The sell off this week was effectively a result of two situations.  On one hand, better economic news delivered by way of a jobs report that showed lower unemployment numbers.  On that news, interest rates rose and stocks sold off.

So far, this is a non-event; investors simply repriced future corporate profits in light of higher interest rates.  Just like the butterfly can create an earthquake half way around the world, the better economic news impacted investors in an unforeseen way.

For the better part of 2017, many traders would structure a position by shorting (selling) the futures contracts (usually 30 or 60 days hence) on the VIX.  The VIX is the measure the 30-day volatility (up and down movement) of the S&P 500 index.  As time marches forward, the 30 or 60 day contract which is priced about 10% higher than the spot (current) VIX level falls toward that level.  In plain English, hedge funds would “create” money by selling the futures on the VIX and make 10% every 30-60 days.

Because as the chart below illustrates, the VIX has been so low for so long, it was a license to print money.  However, it is predicated on the VIX staying low.  That was the key.  The orange lind is the VIX…it fell some 40% while the S&P 500 index went up 32%.

1 SPX Index SP 500 Index Daily 2018 02 09 11 16 40

So these genius PhD math propeller heads who run these hedge funds, but were in high school during the last crisis and were born AFTER the 1987 crash, figured that they could simply take the proceeds of the short and invest in the S&P 500. As you can see, the low VIX and the rising index are tied to one another.

So on Friday February 2nd, we had the stock price fall hard on good economic news. This made the VIX rise…which made the propeller heads hurt financially. Not only was the VIX rising (and they are short…so at it rises, they lose), their investment in the index is falling. In short, they are getting hurt on two fronts. Worse still, they have to unwind (buy back) the VIX, which makes it rise…and/or they have to sell the S&P 500 which makes it the problem worse.

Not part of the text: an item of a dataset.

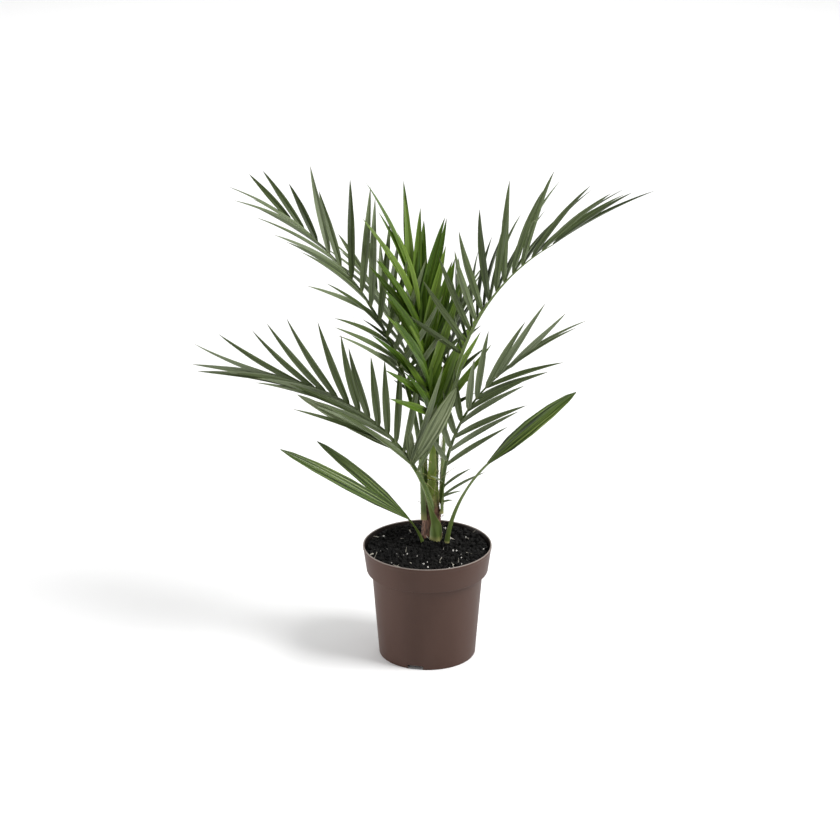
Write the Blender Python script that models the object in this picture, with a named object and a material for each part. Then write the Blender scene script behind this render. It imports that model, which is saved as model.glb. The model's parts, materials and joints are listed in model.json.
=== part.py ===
"""Potted Canary Island date palm: a nursery pot, its peat, a short fibrous stem, seven feathered
fronds on channelled stalks and two strap-shaped young leaves. Metres, +Z up, the pot stands on z = 0."""

import math

import bmesh
import bpy
import numpy as np
from mathutils.bvhtree import BVHTree

GAP = 0.0003

# Nursery pot, 15 cm across the rim
POT_RIM_RADIUS = 0.075
POT_HEIGHT = 0.135
POT_WALL = 0.0014
COLLAR_HEIGHT = 0.030
COLLAR_FOOT_RADIUS = 0.0708
BODY_TOP_RADIUS = 0.0645
BODY_FOOT_RADIUS = 0.0565
FLOOR_THICKNESS = 0.0014
CHANNEL_HEIGHT = 0.0056
SEAT_RADIUS = 0.030
NOTCH_WIDTH = 0.0186
NOTCH_HEIGHT = 0.0048
NOTCH_COUNT = 3
NOTCH_ANGLE = 255.5
DRAIN_RADIUS = 0.004
DRAIN_RING_RADIUS = 0.0425
POT_SEGMENTS = 44
RIM_ROUND = 0.0010
SHOULDER_DROP = 0.0035
FOOT_ROUND = 0.0006

# Peat: level near the wall, drawn up into a low mound round the stem
SOIL_LEVEL = 0.1262
MOUND_HEIGHT = 0.0060
MOUND_TOP_RADIUS = 0.020
MOUND_FOOT_RADIUS = 0.034

# Stem
STEM_X = 0.0050
STEM_Y = 0.0310
STEM_FOOT = SOIL_LEVEL + MOUND_HEIGHT + GAP
STEM_HEIGHT = 0.070
STEM_LEAN = (0.0010, 0.0020)
STEM_RADII = (0.0128, 0.0112, 0.0104, 0.0098, 0.0090, 0.0080, 0.0066, 0.0045)
STEM_SIDES = 16
STEM_RIDGE = 0.0006

# Fronds
PATH_STEPS = 48
BLADE_START = 0.008
LEAFLET_FACING = 30
LEAFLET_BOW = 0.035
LEAFLET_THINNEST = 0.0013
LEAFLET_SLENDERNESS = 92
LEAFLET_CLEARANCE = 0.0012
LEAFLET_END_WIDTH = 0.80
RIB_TIP_WIDTH = 0.0014
RIB_STATIONS = 12
STALK_STATIONS = 10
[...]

So below I have illustrated the past ten days of the S&P 500 and the VIX. On Friday, we saw the market fall 2% (green) and the VIX rise 1%. So far, no problem. But on Monday (February 5th), the VIX went up 5.6% AND the S&P 500 went down 4.1%. For speculators using leverage, this is akin to a combination punch that can lead to a KO.

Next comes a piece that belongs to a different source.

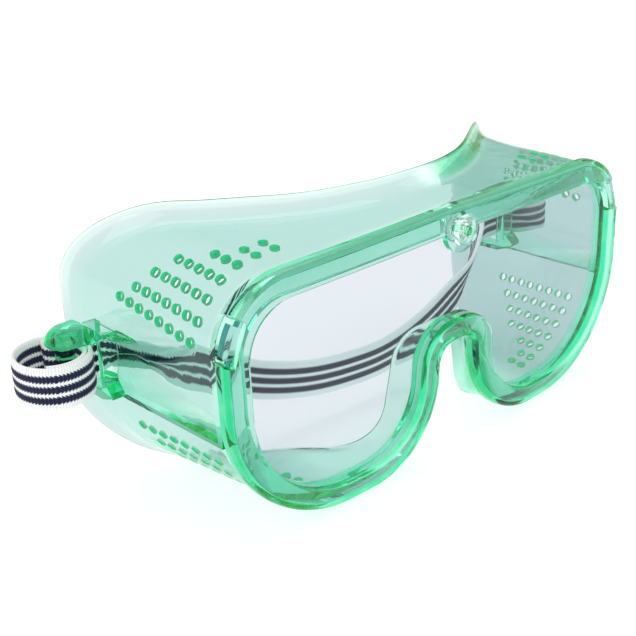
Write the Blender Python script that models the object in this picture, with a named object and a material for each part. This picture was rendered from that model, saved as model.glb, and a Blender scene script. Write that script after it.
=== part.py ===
"""Perforated safety goggles: a soft moulded frame, a clear lens with its push rivet, and a
woven elastic strap whose looped ends hang on the frame's side lugs.

The lens faces -Y, the wearer's face is on the +Y side and +Z is up. Sizes below are in
millimetres, and every mesh is written in metres.
"""
import math

import bmesh
import bpy
from mathutils import Matrix, Vector

MM = 0.001
CENTRE_Y = 36.3          # depth of the middle of the whole object behind the rim's front face

# Front outline of the rim: half of it, from the top centre round to the nose arch.
RIM_HALF_WIDTH = 80.0
RIM_HEIGHT = 73.8
RIM_CROWN = 1.7          # how much lower the top edge is at its ends
RIM_TOP_CORNER = 21.0
RIM_LOBE_RADIUS = 37.7
NOSE_FOOT_HALF = 9.75
NOSE_FOOT_RADIUS = 27.0
NOSE_TOP_HALF = 7.15
NOSE_TOP_HEIGHT = 33.7
NOSE_TOP_RADIUS = 5.5
LENS_RADIUS = 1250.0     # cylindrical curve of the lens and the rim, about a vertical axis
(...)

2 SPX Index SP 500 Index 10 Day 2018 02 09 11 06 28

In Canada, we have had a more muted effect, but in downdrafts, markets tend to move in unison.

I looked on Monday on the daily chart (below) and I look for the 3 o’clock fade.  3pm is when forced redemptions and sale orders come in…so when I see the market fall or accelerate at 3 o’clock, it is a clue that there is selling pressure.  The reverse is also true.  For the accounts that did not have a lot of cash, we raised cash to close to 20%.  We booked gains and we sold some off some the names that were either flat (not very profitable) and one that was at a loss.  In short, we sold 6 stocks.  Better safe than sorry.  What I learned in ’08-’09 is that a sell off is an opportunity…but you need cash to capitalize on the opportunity.  In short, we are actively monitoring the situation.